INSTRUCTION: Reproduce precisely the lines between the start of the data below and the line with "point, from below.", both included.

-- BEGIN SOURCE RECORDS --

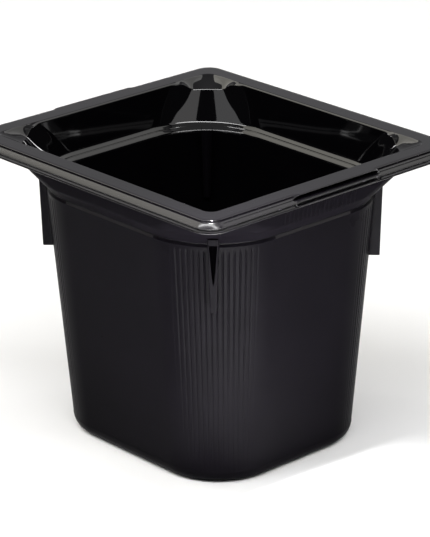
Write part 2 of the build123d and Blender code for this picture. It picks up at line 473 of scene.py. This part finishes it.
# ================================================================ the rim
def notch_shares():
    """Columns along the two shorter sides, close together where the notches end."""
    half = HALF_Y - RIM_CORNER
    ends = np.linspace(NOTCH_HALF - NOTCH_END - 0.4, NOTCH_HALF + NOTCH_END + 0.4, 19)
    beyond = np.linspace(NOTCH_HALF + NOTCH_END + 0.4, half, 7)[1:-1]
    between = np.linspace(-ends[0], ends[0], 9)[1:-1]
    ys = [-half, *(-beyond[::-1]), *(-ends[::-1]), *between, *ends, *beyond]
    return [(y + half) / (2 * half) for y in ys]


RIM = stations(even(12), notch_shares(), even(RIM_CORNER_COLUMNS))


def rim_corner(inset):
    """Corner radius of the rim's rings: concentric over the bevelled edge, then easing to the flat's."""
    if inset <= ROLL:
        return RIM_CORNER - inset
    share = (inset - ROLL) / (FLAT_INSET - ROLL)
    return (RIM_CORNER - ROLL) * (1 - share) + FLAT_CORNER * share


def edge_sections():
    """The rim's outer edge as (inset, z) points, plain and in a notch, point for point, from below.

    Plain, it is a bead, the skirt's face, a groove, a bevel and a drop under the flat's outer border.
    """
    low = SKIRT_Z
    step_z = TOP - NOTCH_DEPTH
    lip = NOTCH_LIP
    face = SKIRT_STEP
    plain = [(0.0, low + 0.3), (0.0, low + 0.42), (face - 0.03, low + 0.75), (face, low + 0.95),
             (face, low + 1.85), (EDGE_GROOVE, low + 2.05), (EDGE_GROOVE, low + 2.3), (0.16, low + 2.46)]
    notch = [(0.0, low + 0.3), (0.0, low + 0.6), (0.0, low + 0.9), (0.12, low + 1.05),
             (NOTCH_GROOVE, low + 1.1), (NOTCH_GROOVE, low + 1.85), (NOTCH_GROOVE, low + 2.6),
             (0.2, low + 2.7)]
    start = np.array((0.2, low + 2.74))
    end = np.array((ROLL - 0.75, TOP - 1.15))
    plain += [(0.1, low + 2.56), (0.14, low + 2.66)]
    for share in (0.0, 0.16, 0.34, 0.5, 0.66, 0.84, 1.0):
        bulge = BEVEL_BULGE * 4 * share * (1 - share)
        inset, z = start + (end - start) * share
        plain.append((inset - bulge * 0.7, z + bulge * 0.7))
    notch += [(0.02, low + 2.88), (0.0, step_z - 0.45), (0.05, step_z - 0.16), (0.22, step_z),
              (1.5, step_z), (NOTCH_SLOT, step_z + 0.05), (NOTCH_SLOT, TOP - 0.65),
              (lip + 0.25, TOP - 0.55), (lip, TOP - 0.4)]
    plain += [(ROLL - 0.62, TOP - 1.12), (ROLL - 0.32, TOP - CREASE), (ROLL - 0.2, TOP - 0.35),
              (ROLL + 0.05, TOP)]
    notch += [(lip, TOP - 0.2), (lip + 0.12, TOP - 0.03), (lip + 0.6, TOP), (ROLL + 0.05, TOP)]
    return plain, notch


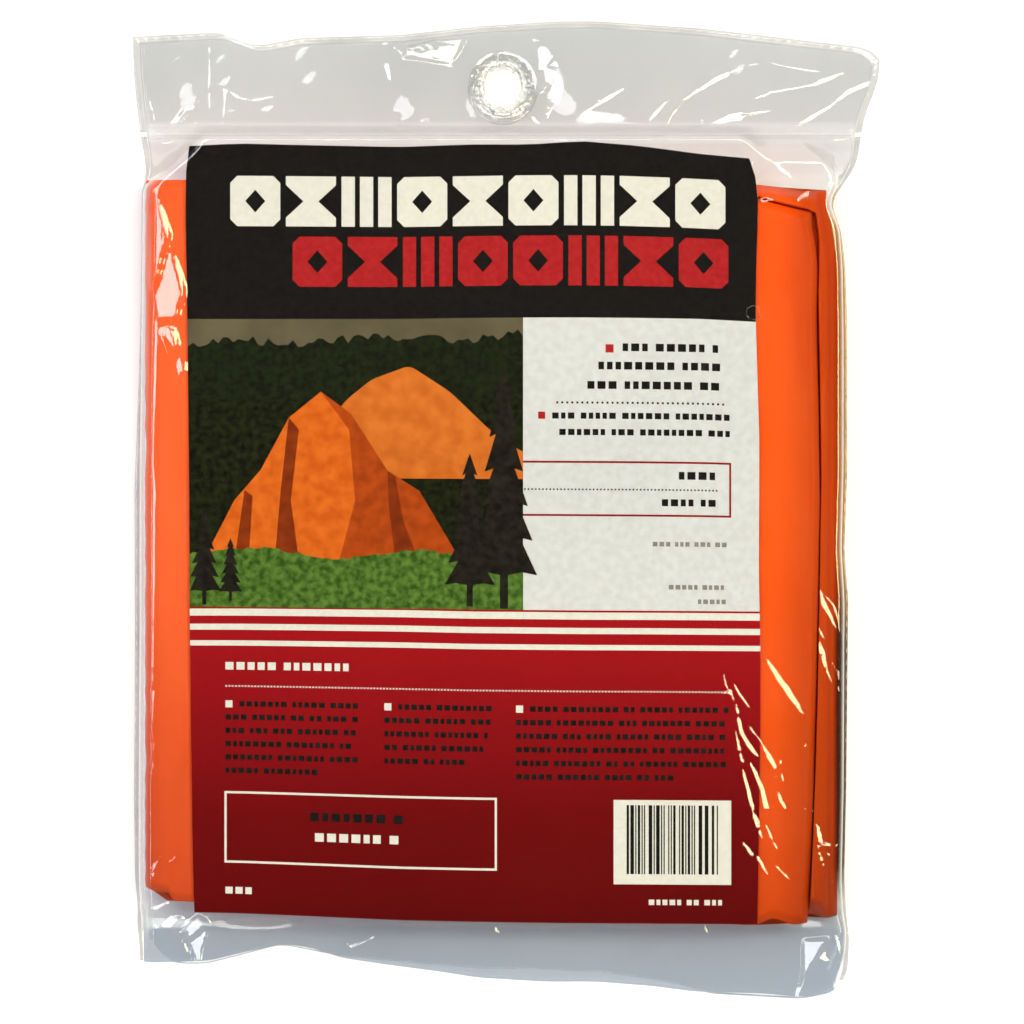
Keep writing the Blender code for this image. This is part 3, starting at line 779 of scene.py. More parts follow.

-- END SOURCE RECORDS --

TASK ANSWER:
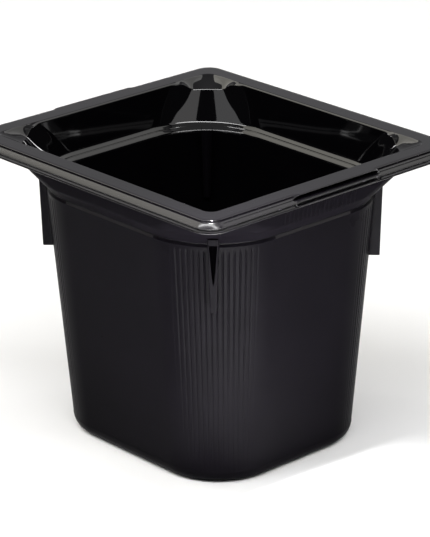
Write part 2 of the build123d and Blender code for this picture. It picks up at line 473 of scene.py. This part finishes it.
# ================================================================ the rim
def notch_shares():
    """Columns along the two shorter sides, close together where the notches end."""
    half = HALF_Y - RIM_CORNER
    ends = np.linspace(NOTCH_HALF - NOTCH_END - 0.4, NOTCH_HALF + NOTCH_END + 0.4, 19)
    beyond = np.linspace(NOTCH_HALF + NOTCH_END + 0.4, half, 7)[1:-1]
    between = np.linspace(-ends[0], ends[0], 9)[1:-1]
    ys = [-half, *(-beyond[::-1]), *(-ends[::-1]), *between, *ends, *beyond]
    return [(y + half) / (2 * half) for y in ys]


RIM = stations(even(12), notch_shares(), even(RIM_CORNER_COLUMNS))


def rim_corner(inset):
    """Corner radius of the rim's rings: concentric over the bevelled edge, then easing to the flat's."""
    if inset <= ROLL:
        return RIM_CORNER - inset
    share = (inset - ROLL) / (FLAT_INSET - ROLL)
    return (RIM_CORNER - ROLL) * (1 - share) + FLAT_CORNER * share


def edge_sections():
    """The rim's outer edge as (inset, z) points, plain and in a notch, point for point, from below.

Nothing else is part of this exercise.